### Work required
Copy exactly the block of lines between the one containing "for build in" and the one containing "world = obj.matrix_world.copy()", inclusive.

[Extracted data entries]

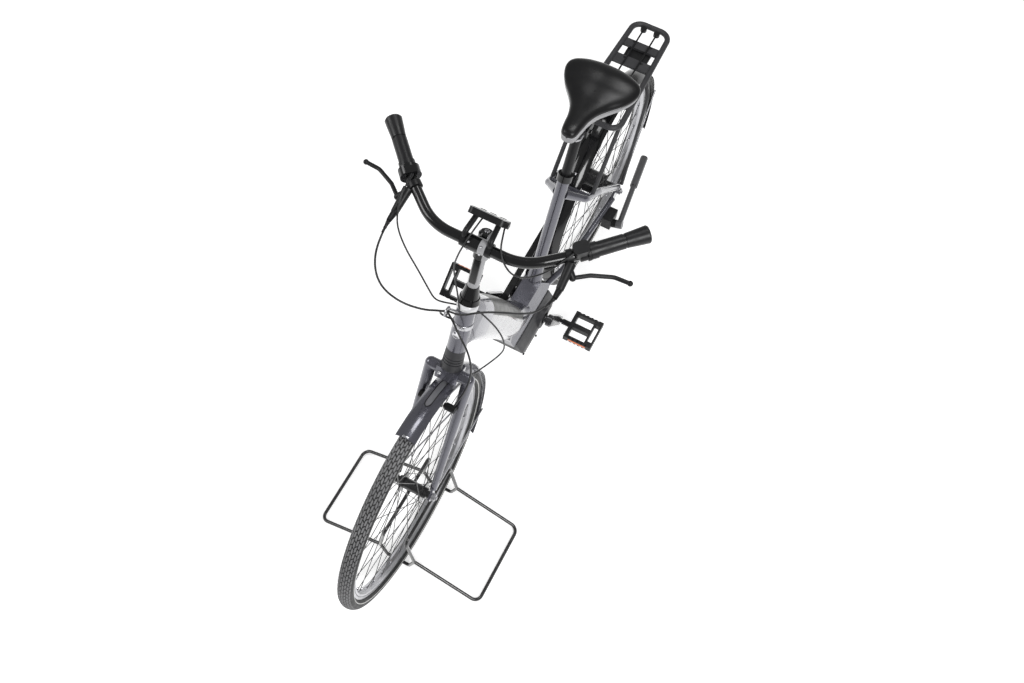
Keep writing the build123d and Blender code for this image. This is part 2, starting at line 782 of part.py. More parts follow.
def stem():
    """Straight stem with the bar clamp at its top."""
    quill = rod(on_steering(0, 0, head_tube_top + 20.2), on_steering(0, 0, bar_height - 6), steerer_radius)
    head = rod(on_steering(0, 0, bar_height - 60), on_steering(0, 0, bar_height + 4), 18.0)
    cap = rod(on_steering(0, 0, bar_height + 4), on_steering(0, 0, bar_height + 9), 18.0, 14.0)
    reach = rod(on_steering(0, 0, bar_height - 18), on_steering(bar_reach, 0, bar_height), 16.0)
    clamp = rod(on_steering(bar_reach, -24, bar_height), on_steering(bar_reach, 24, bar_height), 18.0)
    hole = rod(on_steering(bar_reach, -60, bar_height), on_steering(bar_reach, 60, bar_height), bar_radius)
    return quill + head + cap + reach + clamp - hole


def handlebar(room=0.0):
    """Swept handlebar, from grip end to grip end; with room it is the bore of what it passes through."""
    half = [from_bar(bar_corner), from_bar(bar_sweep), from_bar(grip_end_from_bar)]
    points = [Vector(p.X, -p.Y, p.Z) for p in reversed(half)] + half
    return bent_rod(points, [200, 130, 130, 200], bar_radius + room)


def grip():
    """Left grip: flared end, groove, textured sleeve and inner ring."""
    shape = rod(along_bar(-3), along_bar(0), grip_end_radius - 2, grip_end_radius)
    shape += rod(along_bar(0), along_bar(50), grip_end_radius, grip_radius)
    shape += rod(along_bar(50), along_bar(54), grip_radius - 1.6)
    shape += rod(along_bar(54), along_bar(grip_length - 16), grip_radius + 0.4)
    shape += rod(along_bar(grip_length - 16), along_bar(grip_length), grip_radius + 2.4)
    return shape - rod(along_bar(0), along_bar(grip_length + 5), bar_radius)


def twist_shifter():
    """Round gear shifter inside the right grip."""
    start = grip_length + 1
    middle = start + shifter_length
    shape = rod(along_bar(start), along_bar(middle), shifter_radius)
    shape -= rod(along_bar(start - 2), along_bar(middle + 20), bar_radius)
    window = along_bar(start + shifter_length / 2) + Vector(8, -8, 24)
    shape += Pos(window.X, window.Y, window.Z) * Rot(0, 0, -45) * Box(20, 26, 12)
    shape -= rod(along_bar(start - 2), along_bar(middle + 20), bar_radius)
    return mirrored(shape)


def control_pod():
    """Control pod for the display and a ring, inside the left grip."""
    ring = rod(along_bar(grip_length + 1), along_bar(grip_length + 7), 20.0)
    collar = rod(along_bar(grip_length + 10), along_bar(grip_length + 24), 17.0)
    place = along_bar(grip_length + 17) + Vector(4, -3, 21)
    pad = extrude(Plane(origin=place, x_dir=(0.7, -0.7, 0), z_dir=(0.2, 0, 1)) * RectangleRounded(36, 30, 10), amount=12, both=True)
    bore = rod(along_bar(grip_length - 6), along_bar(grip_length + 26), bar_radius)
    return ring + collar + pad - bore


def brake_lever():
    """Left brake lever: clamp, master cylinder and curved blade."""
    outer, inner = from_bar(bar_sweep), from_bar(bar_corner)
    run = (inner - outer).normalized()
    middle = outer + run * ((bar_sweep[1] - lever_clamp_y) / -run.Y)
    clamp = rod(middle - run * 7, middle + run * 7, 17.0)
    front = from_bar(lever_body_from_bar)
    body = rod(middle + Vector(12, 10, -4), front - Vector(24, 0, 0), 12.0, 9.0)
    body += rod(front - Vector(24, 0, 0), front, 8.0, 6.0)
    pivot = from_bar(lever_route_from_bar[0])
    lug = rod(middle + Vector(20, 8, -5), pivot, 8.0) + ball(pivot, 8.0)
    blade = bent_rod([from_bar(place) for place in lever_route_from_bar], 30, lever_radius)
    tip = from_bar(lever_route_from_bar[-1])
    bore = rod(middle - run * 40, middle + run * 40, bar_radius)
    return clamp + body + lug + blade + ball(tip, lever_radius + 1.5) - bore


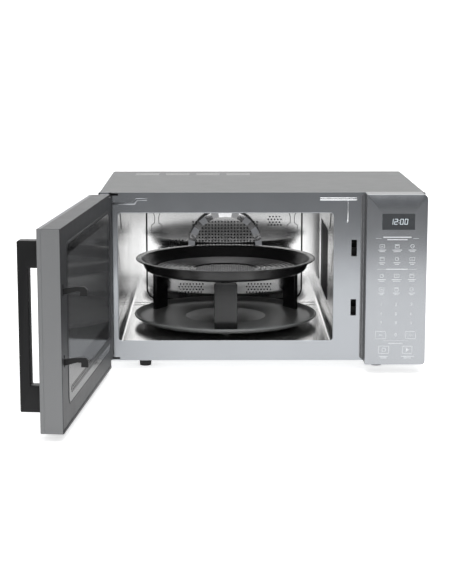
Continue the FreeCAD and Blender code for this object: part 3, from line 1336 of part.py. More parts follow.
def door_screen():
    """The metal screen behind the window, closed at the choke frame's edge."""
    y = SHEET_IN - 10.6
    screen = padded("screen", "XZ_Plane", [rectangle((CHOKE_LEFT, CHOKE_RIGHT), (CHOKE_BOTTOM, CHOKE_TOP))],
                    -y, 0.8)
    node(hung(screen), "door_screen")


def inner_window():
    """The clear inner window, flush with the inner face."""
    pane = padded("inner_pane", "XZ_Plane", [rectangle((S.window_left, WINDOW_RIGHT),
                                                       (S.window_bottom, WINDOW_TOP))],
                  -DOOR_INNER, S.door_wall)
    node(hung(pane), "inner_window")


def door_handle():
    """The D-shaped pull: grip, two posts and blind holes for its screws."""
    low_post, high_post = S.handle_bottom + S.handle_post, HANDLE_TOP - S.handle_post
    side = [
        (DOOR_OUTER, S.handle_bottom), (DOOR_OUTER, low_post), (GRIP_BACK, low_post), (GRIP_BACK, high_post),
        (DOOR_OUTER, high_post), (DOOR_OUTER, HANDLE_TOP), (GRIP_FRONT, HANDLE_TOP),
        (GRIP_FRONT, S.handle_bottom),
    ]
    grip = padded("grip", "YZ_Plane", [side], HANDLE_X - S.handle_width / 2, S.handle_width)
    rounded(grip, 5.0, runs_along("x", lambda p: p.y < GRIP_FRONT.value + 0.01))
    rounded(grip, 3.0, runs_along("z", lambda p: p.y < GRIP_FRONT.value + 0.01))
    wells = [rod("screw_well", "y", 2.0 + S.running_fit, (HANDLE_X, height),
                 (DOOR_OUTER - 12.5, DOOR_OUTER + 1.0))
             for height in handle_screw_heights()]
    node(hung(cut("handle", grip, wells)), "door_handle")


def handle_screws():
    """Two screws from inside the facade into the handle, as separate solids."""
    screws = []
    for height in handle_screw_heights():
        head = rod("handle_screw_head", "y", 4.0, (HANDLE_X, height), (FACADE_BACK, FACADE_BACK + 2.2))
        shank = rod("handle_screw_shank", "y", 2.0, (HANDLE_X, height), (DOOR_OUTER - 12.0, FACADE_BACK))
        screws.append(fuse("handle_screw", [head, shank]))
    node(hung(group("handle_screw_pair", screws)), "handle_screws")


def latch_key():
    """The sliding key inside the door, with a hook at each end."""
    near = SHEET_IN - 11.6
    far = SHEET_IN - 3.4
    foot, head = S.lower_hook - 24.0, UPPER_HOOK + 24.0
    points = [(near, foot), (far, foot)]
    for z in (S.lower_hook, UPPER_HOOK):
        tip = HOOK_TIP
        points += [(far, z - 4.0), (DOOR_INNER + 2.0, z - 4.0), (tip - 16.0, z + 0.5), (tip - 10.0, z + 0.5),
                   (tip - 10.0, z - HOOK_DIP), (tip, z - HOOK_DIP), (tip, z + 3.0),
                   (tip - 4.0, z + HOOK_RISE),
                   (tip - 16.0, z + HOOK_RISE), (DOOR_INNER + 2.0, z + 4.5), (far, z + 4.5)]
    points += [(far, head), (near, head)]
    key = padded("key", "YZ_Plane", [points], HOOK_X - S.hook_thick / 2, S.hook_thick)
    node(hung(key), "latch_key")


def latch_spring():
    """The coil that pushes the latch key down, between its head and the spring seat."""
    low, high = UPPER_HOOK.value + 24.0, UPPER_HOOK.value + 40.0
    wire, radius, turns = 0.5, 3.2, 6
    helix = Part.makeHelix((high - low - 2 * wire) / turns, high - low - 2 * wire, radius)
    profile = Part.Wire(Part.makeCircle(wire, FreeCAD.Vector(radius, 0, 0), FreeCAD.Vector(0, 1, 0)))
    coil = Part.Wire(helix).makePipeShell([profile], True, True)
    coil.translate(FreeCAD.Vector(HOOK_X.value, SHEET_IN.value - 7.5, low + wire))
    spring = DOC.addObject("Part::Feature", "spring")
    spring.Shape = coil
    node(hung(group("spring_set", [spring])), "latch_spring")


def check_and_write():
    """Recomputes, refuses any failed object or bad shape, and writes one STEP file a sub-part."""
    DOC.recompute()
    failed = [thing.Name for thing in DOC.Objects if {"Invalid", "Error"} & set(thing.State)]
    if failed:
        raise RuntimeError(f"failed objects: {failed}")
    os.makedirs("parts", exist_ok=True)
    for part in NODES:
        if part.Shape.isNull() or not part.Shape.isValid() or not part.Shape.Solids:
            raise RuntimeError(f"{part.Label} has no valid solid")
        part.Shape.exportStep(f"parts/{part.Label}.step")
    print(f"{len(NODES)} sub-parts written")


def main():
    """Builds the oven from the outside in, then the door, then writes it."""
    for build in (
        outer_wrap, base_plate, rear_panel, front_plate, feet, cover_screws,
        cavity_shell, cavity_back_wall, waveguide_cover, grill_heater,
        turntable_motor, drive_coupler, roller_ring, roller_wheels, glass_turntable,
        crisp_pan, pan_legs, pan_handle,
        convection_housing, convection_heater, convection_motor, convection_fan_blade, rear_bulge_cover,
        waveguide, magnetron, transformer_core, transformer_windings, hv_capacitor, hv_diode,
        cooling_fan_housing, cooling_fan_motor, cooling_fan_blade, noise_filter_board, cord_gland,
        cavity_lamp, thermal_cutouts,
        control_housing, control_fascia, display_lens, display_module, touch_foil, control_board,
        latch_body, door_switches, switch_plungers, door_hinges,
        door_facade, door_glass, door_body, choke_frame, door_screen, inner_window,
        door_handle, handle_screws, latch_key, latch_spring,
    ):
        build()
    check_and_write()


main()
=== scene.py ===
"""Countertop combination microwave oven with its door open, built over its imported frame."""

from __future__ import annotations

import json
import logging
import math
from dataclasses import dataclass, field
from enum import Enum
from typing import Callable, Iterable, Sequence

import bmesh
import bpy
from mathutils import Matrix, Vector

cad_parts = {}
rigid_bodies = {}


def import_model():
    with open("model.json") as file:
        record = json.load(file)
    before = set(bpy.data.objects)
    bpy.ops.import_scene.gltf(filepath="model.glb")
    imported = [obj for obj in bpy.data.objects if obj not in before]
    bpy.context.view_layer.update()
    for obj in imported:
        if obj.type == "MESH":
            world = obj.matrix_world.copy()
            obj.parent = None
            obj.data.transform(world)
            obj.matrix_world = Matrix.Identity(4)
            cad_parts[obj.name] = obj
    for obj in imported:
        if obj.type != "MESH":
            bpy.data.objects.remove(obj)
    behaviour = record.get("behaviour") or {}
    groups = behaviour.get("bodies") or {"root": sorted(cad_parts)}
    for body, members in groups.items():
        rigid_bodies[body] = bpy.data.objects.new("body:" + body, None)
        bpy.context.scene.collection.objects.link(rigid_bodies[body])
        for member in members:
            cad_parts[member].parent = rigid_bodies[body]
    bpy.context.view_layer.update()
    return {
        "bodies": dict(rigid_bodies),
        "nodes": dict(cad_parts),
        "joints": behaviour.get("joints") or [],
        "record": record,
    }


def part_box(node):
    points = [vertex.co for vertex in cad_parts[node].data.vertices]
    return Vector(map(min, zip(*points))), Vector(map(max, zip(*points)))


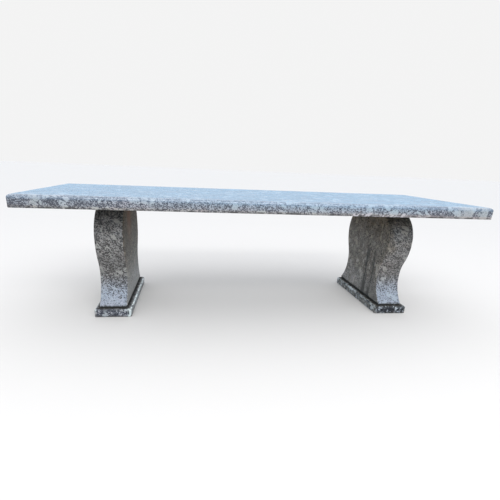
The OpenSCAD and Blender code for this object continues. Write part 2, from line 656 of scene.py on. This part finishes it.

### Solved problem
    for build in (
        outer_wrap, base_plate, rear_panel, front_plate, feet, cover_screws,
        cavity_shell, cavity_back_wall, waveguide_cover, grill_heater,
        turntable_motor, drive_coupler, roller_ring, roller_wheels, glass_turntable,
        crisp_pan, pan_legs, pan_handle,
        convection_housing, convection_heater, convection_motor, convection_fan_blade, rear_bulge_cover,
        waveguide, magnetron, transformer_core, transformer_windings, hv_capacitor, hv_diode,
        cooling_fan_housing, cooling_fan_motor, cooling_fan_blade, noise_filter_board, cord_gland,
        cavity_lamp, thermal_cutouts,
        control_housing, control_fascia, display_lens, display_module, touch_foil, control_board,
        latch_body, door_switches, switch_plungers, door_hinges,
        door_facade, door_glass, door_body, choke_frame, door_screen, inner_window,
        door_handle, handle_screws, latch_key, latch_spring,
    ):
        build()
    check_and_write()


main()
=== scene.py ===
"""Countertop combination microwave oven with its door open, built over its imported frame."""

from __future__ import annotations

import json
import logging
import math
from dataclasses import dataclass, field
from enum import Enum
from typing import Callable, Iterable, Sequence

import bmesh
import bpy
from mathutils import Matrix, Vector

cad_parts = {}
rigid_bodies = {}


def import_model():
    with open("model.json") as file:
        record = json.load(file)
    before = set(bpy.data.objects)
    bpy.ops.import_scene.gltf(filepath="model.glb")
    imported = [obj for obj in bpy.data.objects if obj not in before]
    bpy.context.view_layer.update()
    for obj in imported:
        if obj.type == "MESH":
            world = obj.matrix_world.copy()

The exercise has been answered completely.